Beberapa hari lalu, saya menulis di blog dengan judul “Apakah Kegiatan Besar Hanya Sebatas Seremonial?” Tulisan tersebut sebenarnya merespon salah satu kegiatan yang diadakan oleh pemerintah daerah di kota sebelah. Seorang teman pun memberikan respon yang bagi saya menarik. Seperti ini.
Menjawab pertanyaan teman tersebut. Apakah bisa dipahami oleh mayoritas pasar yang umumnya pendidikan rendah? Jawabannya belum tentu.
Setiap tulisan pasti punya pasarnya tersendiri. Tidak terkecuali tulisan yang saya tulis tersebut. Sulit bahkan mustahil untuk menyasar dan dipahami oleh setiap pasar.

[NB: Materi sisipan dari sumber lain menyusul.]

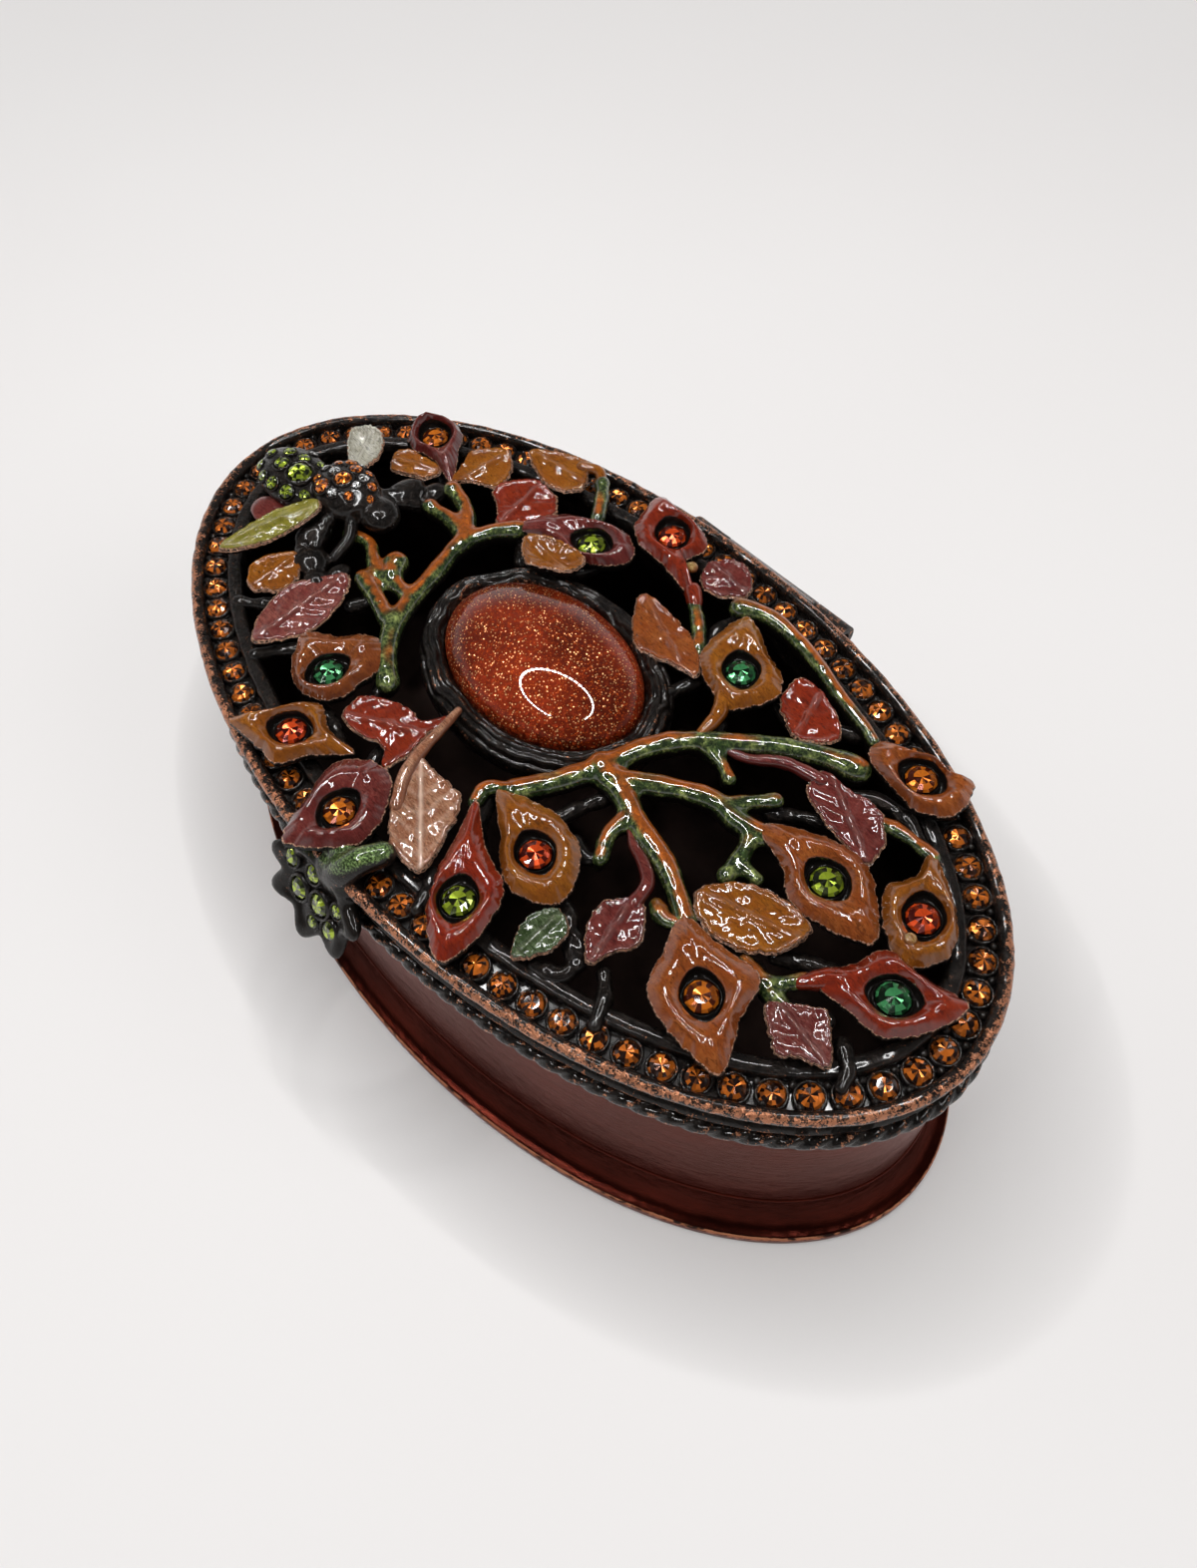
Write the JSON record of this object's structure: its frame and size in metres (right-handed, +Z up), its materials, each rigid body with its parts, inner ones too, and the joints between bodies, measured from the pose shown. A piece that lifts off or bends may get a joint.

Karena itulah kita harus paham dengan siapa target pasar kita.
Membuat tulisan yang mudah dipahami adalah kunci agar tulisan bisa meluas. Namun bukan berarti juga kita harus membuat tulisan yang receh. Memang, bagus itu relatif. Namun kualitas tetap harus diusahakan. Sebagaimana tagline dari Tempo, “Enak dibaca dan perlu”. Pertanyaannya, apakah semua orang bisa memahami tulisan Tempo? Tidak juga.
Saya pernah mendengar anekdot yang entah dari siapa sumbernya. Pesannya lebih kurang seperti ini.
“Menjadi penulis di negara yang masyarakatnya malas membaca adalah sebuah kebodohan.”
Bisa jadi benar. Namun kembali lagi. Kita menulis untuk apa? Hanya karena keuntungan materi atau berusaha untuk mengambil peran sebagaimana pembukaan UUD 1945. Turut serta mencerdaskan kehidupan bangsa. Atau menulis dengan tujuan yang lain? Sah-sah saja. Karena setiap tujuan pasti punya tantangannya tersendiri.
Memang, di zaman dengan perkembangan teknologi yang super cepat ini kita mudah sekali diserang informasi sana-sini. Menemukan kebenaran pun sangat sulit. Tidak percaya? Bukankah sudah sering kita melihat fenomena di mana suara guru besar diabaikan sedangkan opini influencer dan buzzerp diterima mentah-mentah?
Kita dihadapkan dengan era post-truth. Era di mana standar kebenaran tidak lagi terlihat jelas. Penyimpangan dinormalisasi. Keburukan dikemas dengan begitu indah sehingga terlihat sebagai kebenaran alternatif. Berbagai dalil pun dijadikan pembenaran,
“Open minded dong.”
Narasi seperti ini tentu saja berbahaya. Seolah-olah orang yang punya prinsip berarti tidak open minded.
Kembali lagi dengan respon dari teman di awal tulisan. Apakah sebuah tulisan (dalam hal ini tulisan saya) bisa dipahami oleh mayoritas masyarakat? Jawaban saya, tidak tahu. Karena jawabannya hanya bisa didapatkan bagi yang membaca. Namun, jika membaca saja enggan, bagaimana mungkin bisa paham?
Tingkat IQ dan literasi memang masih menjadi PR bagi bangsa ini. Misi negara harusnya mencerdaskan. Namun sepertinya, kebodohan lebih dipilih untuk dirawat daripada dientaskan. Jika membedakan Sandra Dewi dan Dewi Sandra saja netizen tidak bisa, lantas masih bisakah kita optimis dengan masa depan generasi emas?